Quelles transformations cela provoque dans leurs existences ? A elles de le dire.
Quels chemins vont-elles à leur tour tracer dans la nouveauté de cette vie illuminée par la lumière du Ressuscité ? A elles de le donner à voir.
Une chose est certaine : lorsque Dieu passe dans nos vies, Il écrit avec chacune et chacun une page nouvelle ; il inspire et expire en nous une Création nouvelle !
C’est à partir de la glaise que le Seigneur créa Adam et Ève ; c’est à partir de notre chair aujourd’hui qu’il fait une œuvre inédite.
Lorsque Jésus ressuscite, c’est l’humanité tout entière qui redécouvre son souffle divin ; lorsque le Christ jaillit du tombeau, c’est l’humanité accablée par la mort, par les destructions de guerres fratricides, qui se remet à espérer.
Le Seigneur passe de la mort à la vie encore aujourd’hui ; et son passage éveille des cœurs, des oreilles, des intelligences, des êtres tout disposés et joyeux de s’aventurer, avec Lui, dans ce passage.
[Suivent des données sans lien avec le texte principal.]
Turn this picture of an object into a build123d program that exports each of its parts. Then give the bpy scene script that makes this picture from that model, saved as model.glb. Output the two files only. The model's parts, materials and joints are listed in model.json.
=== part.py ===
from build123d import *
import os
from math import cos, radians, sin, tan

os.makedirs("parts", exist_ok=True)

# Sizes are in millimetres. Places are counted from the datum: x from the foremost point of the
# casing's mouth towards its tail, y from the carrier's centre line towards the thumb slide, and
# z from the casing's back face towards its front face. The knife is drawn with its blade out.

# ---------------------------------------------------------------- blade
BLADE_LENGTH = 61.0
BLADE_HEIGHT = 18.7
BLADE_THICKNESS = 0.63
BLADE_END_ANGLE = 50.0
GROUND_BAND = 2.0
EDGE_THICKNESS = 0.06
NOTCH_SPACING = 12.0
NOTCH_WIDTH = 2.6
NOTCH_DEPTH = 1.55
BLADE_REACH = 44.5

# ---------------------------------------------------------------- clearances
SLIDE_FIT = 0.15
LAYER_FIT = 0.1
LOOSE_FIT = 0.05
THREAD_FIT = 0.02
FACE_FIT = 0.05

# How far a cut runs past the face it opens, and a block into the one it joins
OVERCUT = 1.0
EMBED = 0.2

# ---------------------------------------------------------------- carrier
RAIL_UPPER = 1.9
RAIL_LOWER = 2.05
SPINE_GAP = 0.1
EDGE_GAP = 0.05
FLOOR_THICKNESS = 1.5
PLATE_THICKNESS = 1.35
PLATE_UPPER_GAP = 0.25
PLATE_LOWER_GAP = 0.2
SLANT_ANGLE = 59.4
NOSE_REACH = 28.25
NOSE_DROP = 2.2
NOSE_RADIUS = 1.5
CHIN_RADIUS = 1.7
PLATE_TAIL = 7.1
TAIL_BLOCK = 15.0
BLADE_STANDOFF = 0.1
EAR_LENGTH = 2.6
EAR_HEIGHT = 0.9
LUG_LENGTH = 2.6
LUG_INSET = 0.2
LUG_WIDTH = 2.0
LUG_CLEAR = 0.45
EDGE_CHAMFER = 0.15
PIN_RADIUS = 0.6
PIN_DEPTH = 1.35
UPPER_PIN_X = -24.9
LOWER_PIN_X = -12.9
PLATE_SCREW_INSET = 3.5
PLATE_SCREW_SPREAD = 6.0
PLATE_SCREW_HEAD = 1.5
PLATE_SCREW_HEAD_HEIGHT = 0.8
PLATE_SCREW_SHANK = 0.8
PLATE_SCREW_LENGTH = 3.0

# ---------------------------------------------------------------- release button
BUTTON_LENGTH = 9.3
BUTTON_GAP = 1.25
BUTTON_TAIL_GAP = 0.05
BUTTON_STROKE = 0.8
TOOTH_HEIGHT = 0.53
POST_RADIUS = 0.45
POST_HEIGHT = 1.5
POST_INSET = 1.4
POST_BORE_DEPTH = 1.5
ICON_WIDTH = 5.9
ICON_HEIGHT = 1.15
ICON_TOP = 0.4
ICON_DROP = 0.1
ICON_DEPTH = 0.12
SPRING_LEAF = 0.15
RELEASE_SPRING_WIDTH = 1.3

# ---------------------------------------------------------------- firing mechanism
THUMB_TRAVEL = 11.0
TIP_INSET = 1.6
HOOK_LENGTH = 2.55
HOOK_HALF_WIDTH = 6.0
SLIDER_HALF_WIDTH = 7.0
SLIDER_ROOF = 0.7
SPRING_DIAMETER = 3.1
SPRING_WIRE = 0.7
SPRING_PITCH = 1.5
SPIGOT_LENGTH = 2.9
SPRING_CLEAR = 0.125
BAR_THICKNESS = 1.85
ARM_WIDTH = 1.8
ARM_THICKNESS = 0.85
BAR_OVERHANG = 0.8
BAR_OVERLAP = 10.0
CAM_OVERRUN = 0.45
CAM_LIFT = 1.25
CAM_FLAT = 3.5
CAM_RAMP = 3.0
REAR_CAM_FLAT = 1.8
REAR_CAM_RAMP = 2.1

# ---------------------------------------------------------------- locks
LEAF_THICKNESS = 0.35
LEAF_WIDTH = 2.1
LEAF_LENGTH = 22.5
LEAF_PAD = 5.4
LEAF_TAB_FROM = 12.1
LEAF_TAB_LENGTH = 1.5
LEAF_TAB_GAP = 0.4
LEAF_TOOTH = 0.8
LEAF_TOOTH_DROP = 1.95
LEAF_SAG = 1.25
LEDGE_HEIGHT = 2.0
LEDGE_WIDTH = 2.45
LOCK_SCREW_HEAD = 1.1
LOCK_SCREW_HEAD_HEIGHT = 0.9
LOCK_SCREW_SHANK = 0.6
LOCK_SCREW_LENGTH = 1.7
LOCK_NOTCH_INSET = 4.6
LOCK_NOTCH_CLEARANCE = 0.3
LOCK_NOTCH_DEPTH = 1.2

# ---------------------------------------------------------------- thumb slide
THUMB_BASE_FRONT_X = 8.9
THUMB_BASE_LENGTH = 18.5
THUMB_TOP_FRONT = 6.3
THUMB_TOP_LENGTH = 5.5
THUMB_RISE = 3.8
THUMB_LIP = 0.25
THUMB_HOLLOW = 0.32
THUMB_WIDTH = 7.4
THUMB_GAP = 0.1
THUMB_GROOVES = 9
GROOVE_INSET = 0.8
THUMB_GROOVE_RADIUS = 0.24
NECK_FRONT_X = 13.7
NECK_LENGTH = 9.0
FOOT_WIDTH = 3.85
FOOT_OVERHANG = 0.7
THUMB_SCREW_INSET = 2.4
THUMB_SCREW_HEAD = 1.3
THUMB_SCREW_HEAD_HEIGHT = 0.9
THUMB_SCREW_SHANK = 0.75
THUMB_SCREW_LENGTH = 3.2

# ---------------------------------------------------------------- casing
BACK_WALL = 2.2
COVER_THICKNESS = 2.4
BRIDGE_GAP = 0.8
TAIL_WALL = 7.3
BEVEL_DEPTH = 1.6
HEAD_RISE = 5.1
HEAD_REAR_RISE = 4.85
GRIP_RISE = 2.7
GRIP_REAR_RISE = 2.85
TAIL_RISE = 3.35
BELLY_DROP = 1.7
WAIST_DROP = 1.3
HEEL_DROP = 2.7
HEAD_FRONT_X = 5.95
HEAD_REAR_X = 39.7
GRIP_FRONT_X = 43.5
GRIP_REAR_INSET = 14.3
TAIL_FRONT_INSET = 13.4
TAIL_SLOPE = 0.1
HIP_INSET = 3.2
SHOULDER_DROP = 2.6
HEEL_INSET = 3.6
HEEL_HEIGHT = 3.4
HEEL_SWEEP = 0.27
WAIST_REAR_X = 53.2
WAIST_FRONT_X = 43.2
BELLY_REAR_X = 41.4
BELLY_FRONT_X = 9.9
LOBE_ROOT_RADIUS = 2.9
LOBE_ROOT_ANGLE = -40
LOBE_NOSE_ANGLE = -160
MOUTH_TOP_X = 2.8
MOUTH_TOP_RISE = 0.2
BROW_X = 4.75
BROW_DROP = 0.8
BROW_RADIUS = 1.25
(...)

Votre présence, notre présence à tous en cette nuit en est un signe : heureusement que, si nous sommes ici ce soir tous ensemble, c’est bien que nous croyons en ce possible avec Dieu :
Cette Espérance qui soulève le monde,
Cette Espérance qui fait lever la pâte,
Cette Espérance qui fait que beaucoup peuvent relever la tête et choisir avec courage la justice, la paix, le pardon, plutôt que de succomber à toutes ces médiocrités qui conduisent à la mort : celles du mensonge, de la trahison, celles du mépris de l’autre, de soi-même et de Dieu, celles de la peur que l’on entretient sciemment afin de mieux avilir son prochain.
Ce qui est certain, c’est que lorsque le Seigneur passe, il fait œuvre de vie, de joie et de consolation. Et ses disciples ne peuvent pas ne pas œuvrer de la même façon !
Un chrétien, qui plus est un nouveau ou une nouvelle baptisée, ne peut pas « passer en s’excusant, sans vouloir déranger » : le sillon qu’il ou qu’elle est appelée à tracer est celui de plus d’amour, de plus de vérité, de compassion, de bienveillance, de justice : voilà ce qui doit déranger notre humanité et notre société d’aujourd’hui.
Athénaïs, Prescillia, vous allez être marquées en cette nuit du sceau de cette puissance aimante de Dieu : vous passez « de la nuit de la mort », à la lumière d’une existence renouvelée ; vous saurez semaine après semaine, vous nourrir du pain de cette Vie bienfaisante qui est à votre portée.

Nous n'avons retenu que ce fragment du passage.